It doesn't get much better than working across the street from the Liberty Bell and Independence Hall for this mother of two.
Ellie Slomine had just sold a Ride the Ducks tour ticket to the out-of-town visitor, a 20-ish scruffy young man who could have easily been either a Silicon Valley startup mogul or an unemployed bicycle courier.
But Slomine, director of visitor services for Philadelphia’s Independence Visitor Center, didn’t yet consider her work complete. She briskly emerged from behind the desk in the airy, light-filled space on the perimeter of Independence Mall to escort the tourist to the amphibious vehicle’s boarding point outside the center’s brick Sixth Street facade.
That type of service seems to come naturally to the buoyant, 41-year-old Penn Valley mother of two who even hosted her 14-year-old son Jarred’s Bar Mitzvah reception last year at the center’s Liberty View ballroom overlooking Independence Mall.
“We’re doing the same kind of things for the visitor that you’d like people to do for you,” Slomine said during a brief lull behind the desk on a recent sunny weekday afternoon in advance of Memorial Day, the official kickoff to the tourist season.
The next visitor wanted to book a Segway tour. Slomine made a quick check of the Segway schedule, then reminded the visitor of the operator’s Groupon offer, whereupon the tourist pulled out her smartphone to download the deal, saving $50 off the regular $100 price.

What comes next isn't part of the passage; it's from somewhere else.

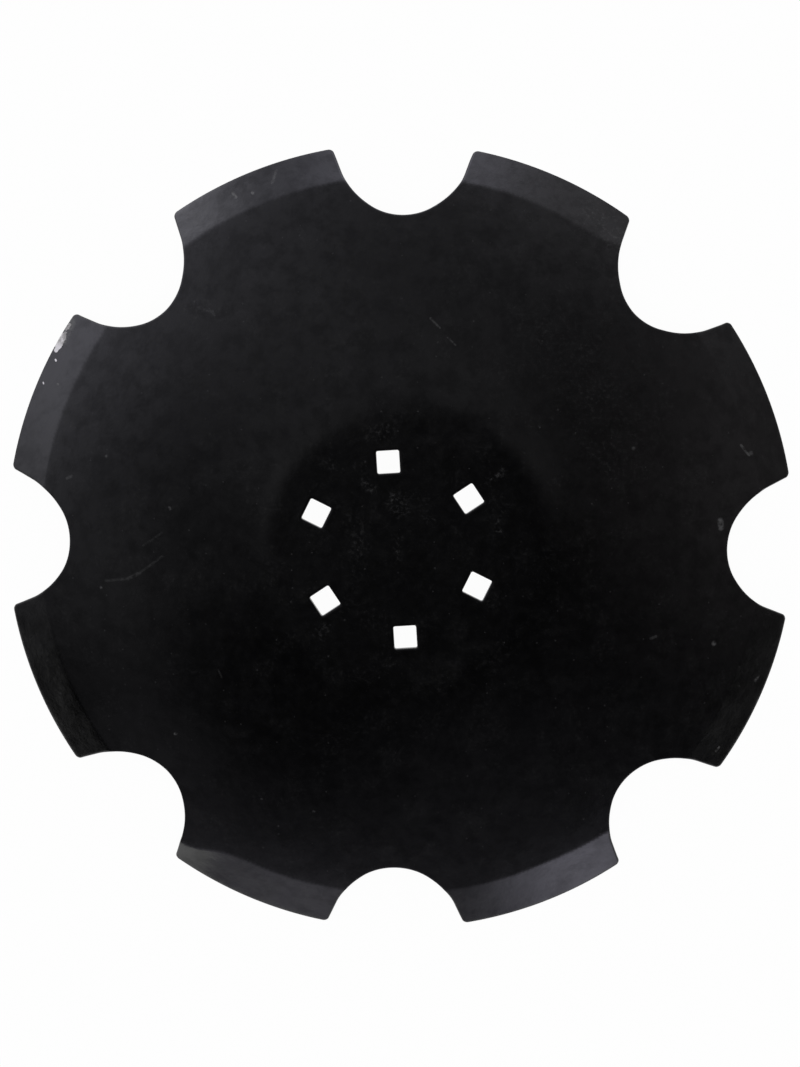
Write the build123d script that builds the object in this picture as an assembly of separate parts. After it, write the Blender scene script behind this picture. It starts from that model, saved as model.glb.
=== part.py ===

As Slomine helped the would-be Segway rider, one of her employees spent about 20 minutes creating a full itinerary with two young visitors from Barcelona who arrived without definite plans for their stay.
The extra effort is in line with Slomine’s view that she and the 20 others who staff the desk are not mere dispensers of information and tickets, but concierges, always ready to do what it takes to make a visitor’s stay easier and more enjoyable. They provide the service at the main center on Independence Mall as well as four satellite locations in Center City.
While most questions fielded by the staff, whether at the desk, on the phone or via email, Twitter or web-based chat, are predictable, some come out of left field:
There’s a dead bird in my driveway. What do I do?
How do I start a new business?
How do I get to the Statue of Liberty?
Could you help me find my great-great-grandmother’s grave?
But no matter the question, Slomine’s concierges are trained to respond without rolling over with laughter and point the questioner in the right direction, even if it’s just “north” to the Statue of Liberty or providing a phone number to a city agency.
Slomine entered the hospitality and tourism industry while studying European literature at the University of Tirana in her native Albania’s capital city.
“I was in high school when communism fell, and my goal since I was 15 was to get the hell out of the country,” she said. That opportunity presented itself after the fall of the regime, when Austrian Airlines formed a joint venture to create an Albanian airline to connect Tirana with the rest of Europe. She earned a spot as one of the carrier’s first four flight attendants.
“It was my ticket out,” said Slomine, “and I got to travel without having to pay for it.” While in college, she spent two years flying for the now-defunct Albanian Airlines, mostly during summers and holidays. She worked flights to Turkey, Greece, Austria, Germany and Sweden, living at one point in Innsbruck, Austria.
She came to the United States right after college, following her father to New York. Her mother came soon after.
Neither parent was Jewish but Slomine, who converted prior to marrying Keave Slomine, whom she met in New York, is proud of the deeds of many Albanian families in protecting Jews during the Holocaust. They protected both its small pre-war population of about 200 and the estimated 1,800 refugees welcomed during the war, lured by the Muslim Albanian tradition of besa, a code of honor to provide hospitality and protection to those in need. Only a single Jewish family in Albania was a Holocaust casualty by the end of hostilities, according to Yad Vashem records.
Slomine, with her strong language skills — she speaks fluent Italian, Albanian and English, though she says she’s lost most of her French and German conversational skills — soon found work in the hotel industry, working the front desk at a small Manhattan hotel, moving on to a manager’s job at the Hilton and eventually becoming a supervisor at New York’s posh Four Seasons hotel.
After moving to the area about a dozen years ago, where she and her family are members of Har Zion Temple in Penn Valley, Slomine spent four years devoting her attention to son Jarred, who was diagnosed with autism at age two. Her second son, Bradley, is 8.
Slomine re-entered the work force with a temporary job at Comcast Center before she learned of an opening at the Independence Visitor Center, where she started as manager of visitor services in 2008.
“The fact that it’s a welcome center for people from around the world is a big deal for me,” said Slomine. It also helps that her boss, James Cuorato, the center’s president and chief executive officer, “really cares about his employees, enabling me to work a full-time job while raising two kids.”
But the biggest deal of all, according to Slomine, might be her job’s location.
“I work across the road from the Liberty Bell and Independence Hall. For someone raised in a communist country, that’s a big deal, too.”